Exercise description |
Only a number is wanted: the count of lines in this listing that contain "Identity".

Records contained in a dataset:
════════

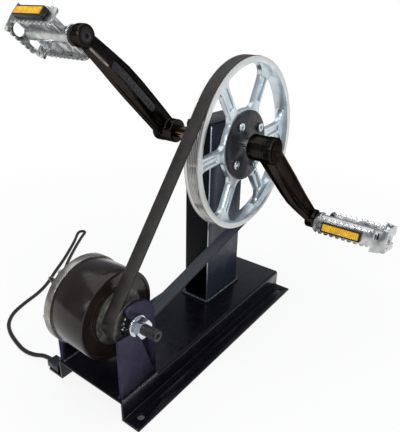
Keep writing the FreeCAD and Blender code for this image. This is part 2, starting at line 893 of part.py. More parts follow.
def drive_pulley():
    """Cast wheel: a grooved rim with two lips, a hub, and six spokes with a sunk face."""
    body = new_body("drive_pulley", SPINDLE, "-spoke_angle")
    lip = "drive_radius + drive_lip"
    turn(
        body,
        [
            (RIM_INSIDE, RIM_FRONT),
            (lip, RIM_FRONT),
            (lip, f"{RIM_FRONT} + lip_gauge"),
            ("drive_radius", f"{RIM_FRONT} + lip_gauge"),
            ("drive_radius", f"{RIM_BACK} - lip_gauge"),
            (lip, f"{RIM_BACK} - lip_gauge"),
            (lip, RIM_BACK),
            (RIM_INSIDE, RIM_BACK),
        ],
    )
    turn(
        body,
        [
            ("sleeve_radius", WEB_FRONT),
            ("hub_radius", WEB_FRONT),
            ("hub_radius", WEB_BACK),
            ("hub_boss_radius", WEB_BACK),
            ("hub_boss_radius", HUB_BACK),
            ("sleeve_radius", HUB_BACK),
        ],
    )
    half = "spoke_width / 2"
    spoke = pad(
        body,
        "XZ_Plane",
        WEB_FRONT,
        WEB_BACK,
        box("hub_radius - spoke_overlap", f"{RIM_INSIDE} + spoke_overlap", f"-{half}", half),
    )
    ring_of(body, [spoke], "spokes", True)
    inside = number(RIM_INSIDE)
    hub = number("hub_radius")

    def corner_at(radius):
        def at_radius(edge):
            middle = edge.CenterOfMass
            return runs_along(edge, Vector(0, 1, 0)) and abs(math.hypot(middle.x, middle.z) - radius) < NEAR

        return at_radius

    round_edges(body, "spoke_flare", corner_at(inside))
    round_edges(body, "spoke_fillet", corner_at(hub))
    sunk = f"{half} - spoke_border"
    start = "hub_radius + spoke_fillet"
    end = f"{RIM_INSIDE} - spoke_fillet"
    recess = pocket(
        body,
        "XZ_Plane",
        f"{WEB_FRONT} - overshoot",
        f"{WEB_FRONT} + spoke_recess",
        box(start, end, f"-({sunk})", sunk),
    )
    ring_of(body, [recess], "spokes", False)
    hole = circle(
        "spoke_hole_at * cos(spoke_hole_angle)",
        "-spoke_hole_at * sin(spoke_hole_angle)",
        "spoke_hole_radius",
    )
    pocket(body, "XZ_Plane", f"{WEB_FRONT} - overshoot", f"{WEB_BACK} + overshoot", hole)
    turned = "(hub_bolt_angle - spoke_angle)"
    bolt = circle(f"hub_bolt_circle * cos{turned}", f"hub_bolt_circle * sin{turned}", "hub_bolt_radius")
    bolt_hole = pocket(body, "XZ_Plane", f"{WEB_FRONT} - overshoot", f"{WEB_BACK} + overshoot", bolt)
    ring_of(body, [bolt_hole], "hub_bolts", False)
    vee_grooves(body, "drive_radius")


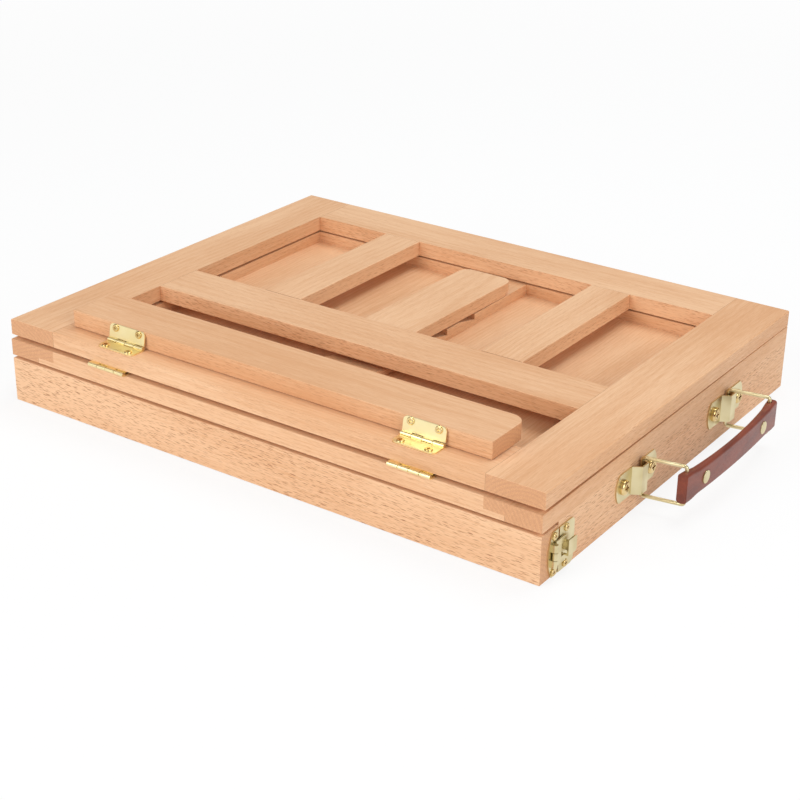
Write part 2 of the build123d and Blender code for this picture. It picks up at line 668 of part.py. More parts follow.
def frame_hinge_parts():
    """The two hinges between tray and easel frame."""
    out = FRAME_LEAF_LENGTH / 2
    lower = hinge_leaf(FRAME_LEAF_LENGTH, (1, 3), 4, out, countersunk=True)
    upper = hinge_leaf(FRAME_LEAF_LENGTH, (1, 3), 4, out, countersunk=True)
    frames = frame_hinge_frames()
    return {
        "frame_hinge_lower_leaves": [frame * REACH_BACK * lower for frame in frames],
        "frame_hinge_pins": [frame * hinge_pin() for frame in frames],
        "frame_hinge_lower_screws": placed_at_screws(frames, REACH_BACK, out, flat_screw()),
        "frame_hinge_upper_leaves": [tilted(frame * REACH_BACK_FACE_UP * upper) for frame in frames],
        "frame_hinge_upper_screws": [tilted(screw) for screw in
                                     placed_at_screws(frames, REACH_BACK_FACE_UP, out, flat_screw())],
    }


def ledge_hinge_parts():
    """The two hinges between easel frame and ledge."""
    lower = hinge_leaf(LEAF_LENGTH, (0, 2), 4, LEAF_SCREW_OUT)
    upper = hinge_leaf(LEAF_LENGTH, (0, 2), 4, LEAF_SCREW_OUT)
    frames = ledge_hinge_frames()
    screw = Pos(0, 0, LEAF) * pan_screw()
    return {
        "ledge_hinge_lower_leaves": [tilted(frame * REACH_FRONT * lower) for frame in frames],
        "ledge_hinge_upper_leaves": [tilted(frame * STAND_LEANING * upper) for frame in frames],
        "ledge_hinge_pins": [tilted(frame * hinge_pin()) for frame in frames],
        "ledge_hinge_lower_screws": [tilted(one) for one in
                                     placed_at_screws(frames, REACH_FRONT, LEAF_SCREW_OUT, screw)],
        "ledge_hinge_upper_screws": [tilted(one) for one in
                                     placed_at_screws(frames, STAND_LEANING, LEAF_SCREW_OUT, screw)],
    }


def strut_hinge_parts():
    """The small hinge between centre rail and strut, let into both."""
    out = STRUT_LEAF_SCREW_OUT
    corner = STRUT_LEAF_CORNER
    rail_leaf = hinge_leaf(STRUT_LEAF_LENGTH, (0, 2), 3, out, countersunk=True, corner=corner)
    strut_leaf = hinge_leaf(STRUT_LEAF_LENGTH, (1,), 3, out, countersunk=True, corner=corner)
    frames = [STRUT_HINGE_FRAME]
    return {
        "strut_hinge_rail_leaf": tilted(STRUT_HINGE_FRAME * STAND_ON_RAIL * rail_leaf),
        "strut_hinge_strut_leaf": tilted(STRUT_TURN * STRUT_HINGE_FRAME * STAND_ON_STRUT * strut_leaf),
        "strut_hinge_pin": tilted(STRUT_HINGE_FRAME * hinge_pin()),
        "strut_hinge_rail_screws": [tilted(one) for one in
                                    placed_at_screws(frames, STAND_ON_RAIL, out, flat_screw())],
        "strut_hinge_strut_screws": [tilted(STRUT_TURN * one) for one in
                                     placed_at_screws(frames, STAND_ON_STRUT, out, flat_screw())],
    }


# Carrying handle


def pivot_ys():
    """Where the handle's two bails turn."""
    return (HANDLE_Y - PIVOT_SPACING / 2, HANDLE_Y + PIVOT_SPACING / 2)


def bracket_ys():
    """The middles of the two brackets. Each strap leaves its bail some room to either side."""
    return (BRACKET_Y - BRACKET_SPACING / 2, BRACKET_Y + BRACKET_SPACING / 2)


def bracket_screw_frames():
    """The four screw spots of the brackets, on the wall."""
    half = BRACKET_SCREW_SPREAD / 2
    return [Pos(WALL_X, y + offset, BRACKET_Z) for y in bracket_ys() for offset in (-half, half)]


def bracket(y):
    """A bracket plate with arched ends and a raised strap that holds the bail."""
    low = BRACKET_Z - BRACKET_HEIGHT / 2
    high = BRACKET_Z + BRACKET_HEIGHT / 2
    left = y - BRACKET_HALF_LENGTH
    right = y + BRACKET_HALF_LENGTH
    outline = [
        Line((left, high), (right, high)),
        ThreePointArc((right, high), (right + BRACKET_BULGE, BRACKET_Z), (right, low)),
        Line((right, low), (left, low)),
        ThreePointArc((left, low), (left - BRACKET_BULGE, BRACKET_Z), (left, high)),
    ]
    flat = extrude(Pos(WALL_X, 0, 0) * (Plane.YZ * make_face(outline)), amount=PLATE)
    crest = STRAP_RISE - PLATE
    outer = [(y - STRAP_BASE, 0), (y - STRAP_CREST, STRAP_RISE), (y + STRAP_CREST, STRAP_RISE),
             (y + STRAP_BASE, 0)]
    inner = [(y - STRAP_BASE + PLATE, 0), (y - STRAP_CREST + PLATE / 2, crest),
             (y + STRAP_CREST - PLATE / 2, crest), (y + STRAP_BASE - PLATE, 0)]
    bump = strap_prism(outer, low, high)
    hollow = strap_prism(inner, low - OVERCUT, high + OVERCUT)
    plate = flat + bump - hollow
    holes = [frame * Rot(Y=90) * Cylinder(SHANK_RADIUS + LEAF_HOLE_PLAY, 4 * PLATE)
             for frame in bracket_screw_frames()]
    return cut_all(plate, holes)


def strap_prism(points, low, high):
    """An upright prism on (y, out from the wall) points."""
    corners = [(WALL_X + out, y) for (y, out) in points]
    face = make_face(Polyline(*corners, close=True))
    return extrude(Pos(0, 0, low) * face, amount=high - low)


def bail(y):
    """A rectangular wire bail. Its ends meet inside the strap."""
    reach = BAIL_REACH
    top = BAIL_HALF_HEIGHT
    gap = WIRE_END_GAP / 2
    points = [(0, 0, gap), (0, 0, top), (reach, 0, top), (reach, 0, -top), (0, 0, -top), (0, 0, -gap)]
    path = FilletPolyline(*points, radius=BAIL_BEND)
    section = Plane(origin=points[0], z_dir=(0, 0, 1)) * Circle(WIRE_RADIUS)
    wire = sweep(section, path=path)
    return Pos(HANDLE_X, y, HANDLE_Z) * Rot(Z=BAIL_LEAN) * wire


def outer_leg(y):
    """Where a bail's outer leg stands, in plan."""
    lean = radians(BAIL_LEAN)
    return (HANDLE_X + BAIL_REACH * cos(lean), y + BAIL_REACH * sin(lean))


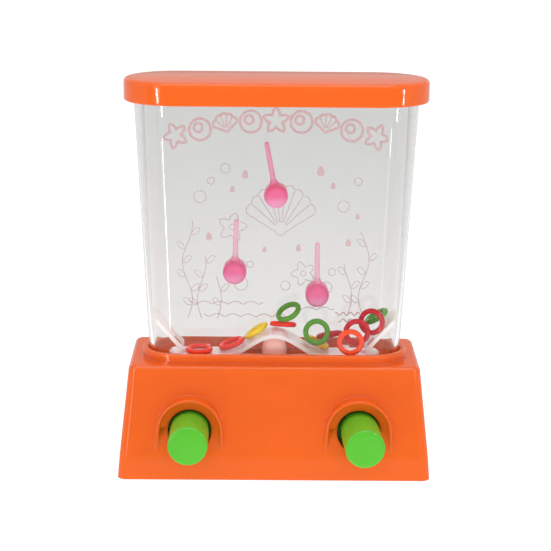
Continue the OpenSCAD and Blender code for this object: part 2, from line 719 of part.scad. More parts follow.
module bottom_cover() {
    half_w = side_at(cover_t) - base_wall - cover_fit;
    half_d = foot_d / 2 - base_wall - cover_fit;
    chamber_back = chamber_len - chamber_front;
    corner = corner_r / 3;
    color(ORANGE) difference() {
        union() {
            linear_extrude(cover_t) difference() {
                square([2 * half_w, 2 * half_d], center = true);
                for (sx = [-1, 1], sy = [-1, 1])
                    translate([sx * half_w, sy * half_d]) rotate(45) square(corner, center = true);
            }
            for (side = [-1, 1]) {
                // A cradle below each pump and a post behind it
                translate([side * button_x - cradle_w / 2, -chamber_front / 2, cover_t / 2])
                    cube([cradle_w, chamber_back, button_z - chamber_r / 2 - cover_t / 2]);
                translate([side * button_x - post_w / 2, chamber_back + hold_gap, cover_t / 2])
                    cube([post_w, post_t, button_z + post_rise - cover_t / 2]);
            }
            for (sx = [-1, 1], sy = [-1, 1])
                translate([sx * screw_x, sy * screw_y, 0])
                    cylinder(h = cover_t + pad_rise, r = screw_boss_r, $fn = FINE);
        }
        for (side = [-1, 1])
            forward(side * button_x, -chamber_back - hold_gap, chamber_front, chamber_r + hold_gap);
        for (sx = [-1, 1], sy = [-1, 1])
            translate([sx * screw_x, sy * screw_y, -OVER]) {
                cylinder(h = boss_z + OVER, r = shank_r + 2 * hold_gap, $fn = FINE);
                cylinder(h = head_top + hold_gap + OVER, r = head_r + 2 * hold_gap, $fn = FINE);
            }
        translate([0, 0, -OVER]) cylinder(h = cover_t + 2 * OVER, r = port_r, $fn = FINE);
    }
}

module cover_screws() {
    slot = [head_r * 1.2, 0.4, head_h / 2];
    color("silver") for (sx = [-1, 1], sy = [-1, 1])
        translate([sx * screw_x, sy * screw_y, 0]) difference() {
            union() {
                translate([0, 0, head_sunk]) cylinder(h = head_h, r = head_r, $fn = FINE);
                translate([0, 0, head_sunk]) cylinder(h = head_h + shank_len, r = shank_r, $fn = FINE);
            }
            // The cross in the head
            for (turn = [0, 90])
                rotate(turn) translate([-slot[0] / 2, -slot[1] / 2, head_sunk - OVER])
                    cube([slot[0], slot[1], slot[2] + OVER]);
        }
}

module loose_ring(ring) {
    at = ring[2];
    color(ring[1]) translate([at[0], at[1], floor_z + hump_at(at[0]) + at[2]])
        rotate([0, ring[3][0], ring[3][1]])
            rotate_extrude($fn = FINE) translate([ring_r, 0]) circle(ring_wire_r, $fn = SOFT);
}

lid();
tank();
deck();
top_peg();
left_peg();
right_peg();
left_jet();
right_jet();
left_feed_tube();
right_feed_tube();
left_pump_chamber();
right_pump_chamber();
left_bellows();
right_bellows();
left_button();
right_button();
filler_plug();
base_shell();
bottom_cover();
cover_screws();
for (ring = RINGS) loose_ring(ring);
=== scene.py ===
# %% [markdown]
# # A handheld water game, dressed for the camera
# The toy is a clear tank on an orange base. Twelve loose rings lie in the tank, and two green
# buttons on the base puff water through jets, which toss the rings onto three pink pegs.
# Its moulded pieces are measured already, so this lesson takes their solids as they are and
# adds what a photograph shows: finishes, the print on the back wall, a floor, light and a camera.

# %% Load the moulded pieces
import math

import bpy
from mathutils import Matrix, Vector


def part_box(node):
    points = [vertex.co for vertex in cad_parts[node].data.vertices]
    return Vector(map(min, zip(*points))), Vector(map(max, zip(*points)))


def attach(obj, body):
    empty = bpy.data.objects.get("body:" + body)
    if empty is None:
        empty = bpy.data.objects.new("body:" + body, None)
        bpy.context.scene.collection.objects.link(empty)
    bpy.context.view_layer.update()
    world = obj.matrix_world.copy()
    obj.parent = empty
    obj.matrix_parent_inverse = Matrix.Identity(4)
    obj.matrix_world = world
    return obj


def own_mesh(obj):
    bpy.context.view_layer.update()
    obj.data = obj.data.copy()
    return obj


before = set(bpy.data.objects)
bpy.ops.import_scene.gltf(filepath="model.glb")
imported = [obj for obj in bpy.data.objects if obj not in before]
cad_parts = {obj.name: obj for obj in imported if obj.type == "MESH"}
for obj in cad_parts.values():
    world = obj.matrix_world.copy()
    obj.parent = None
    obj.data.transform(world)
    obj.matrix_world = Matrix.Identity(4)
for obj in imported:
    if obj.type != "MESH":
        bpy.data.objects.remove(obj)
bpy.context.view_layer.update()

MM = 0.001

# %% [markdown]
# ## The camera
# A photograph is matched in two steps: where the camera stood, and how long its lens was. Both
# could be moved by eye until the outlines meet, but fitted numbers are surer. The camera stood
# in front of the toy and a little above it. The lens is given in pixels of the picture, which
# become millimetres on Blender's 36 mm wide sensor.

# %% Where the camera stood
PICTURE_PX = 551
SENSOR_MM = 36
lens_px = 1666.2
distance = 459.16 * MM
turn, tilt, roll = (math.radians(degrees) for degrees in (0.459, 13.905, 0.524))
look_at = Vector((0.137, 0, 52.425)) * MM

ahead = Vector((math.sin(turn) * math.cos(tilt), math.cos(turn) * math.cos(tilt), -math.sin(tilt)))
level = Vector((math.cos(turn), -math.sin(turn), 0))
upright = level.cross(ahead)
across = math.cos(roll) * level + math.sin(roll) * upright
upward = math.cos(roll) * upright - math.sin(roll) * level
stand = Matrix((across, upward, -ahead)).transposed().to_4x4()
print("camera", round(distance / MM), "mm away")


# %% Stand the camera there
def add_object(title, data):
    """Puts a mesh, a lamp or a camera into the scene."""
    added = bpy.data.objects.new(title, data)
    bpy.context.scene.collection.objects.link(added)
    return added


camera = add_object("camera", bpy.data.cameras.new("camera"))
camera.data.sensor_width = SENSOR_MM
camera.data.lens = lens_px / PICTURE_PX * SENSOR_MM
camera.data.clip_start = 10 * MM
camera.matrix_world = Matrix.Translation(look_at - distance * ahead) @ stand
bpy.context.scene.camera = camera
print("lens", round(camera.data.lens, 1), "mm")

# %% [markdown]
# ## Small helpers for shader nodes
# A material is a graph of nodes. It could be wired by hand, but then it can't be read or rerun.
# These helpers add a node, fill its sockets with numbers or with links, and hand back the socket
# that the next node needs, so that a recipe reads as a list.

# %% Helpers that add nodes
def place(tree, kind, given=None, **settings):
    """Adds a node. given fills its input sockets, settings its other values."""
    node = tree.nodes.new("ShaderNode" + kind)
    for name, value in settings.items():
        setattr(node, name, value)
    for name, value in (given or {}).items():
        if isinstance(value, bpy.types.NodeSocket):
            tree.links.new(value, node.inputs[name])
        else:
            node.inputs[name].default_value = value
    return node


def calc(tree, operation, *values, clamp=False):
    """One sum, product or other step of arithmetic."""
    given = dict(enumerate(values))
    return place(tree, "Math", given, operation=operation, use_clamp=clamp).outputs[0]


def stretch(tree, value, low, high, to_low=0.0, to_high=1.0):
    """Maps low..high smoothly onto another range."""
    given = {"Value": value, "From Min": low, "From Max": high, "To Min": to_low, "To Max": to_high}
    return place(tree, "MapRange", given, interpolation_type="SMOOTHSTEP").outputs[0]


def mix_colours(tree, share, first, second, how="MIX"):
    """Goes from the first colour to the second as share goes from 0 to 1."""
    given = {"Factor": share, 6: first, 7: second}
    return place(tree, "Mix", given, data_type="RGBA", blend_type=how).outputs[2]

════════

Finished task |
2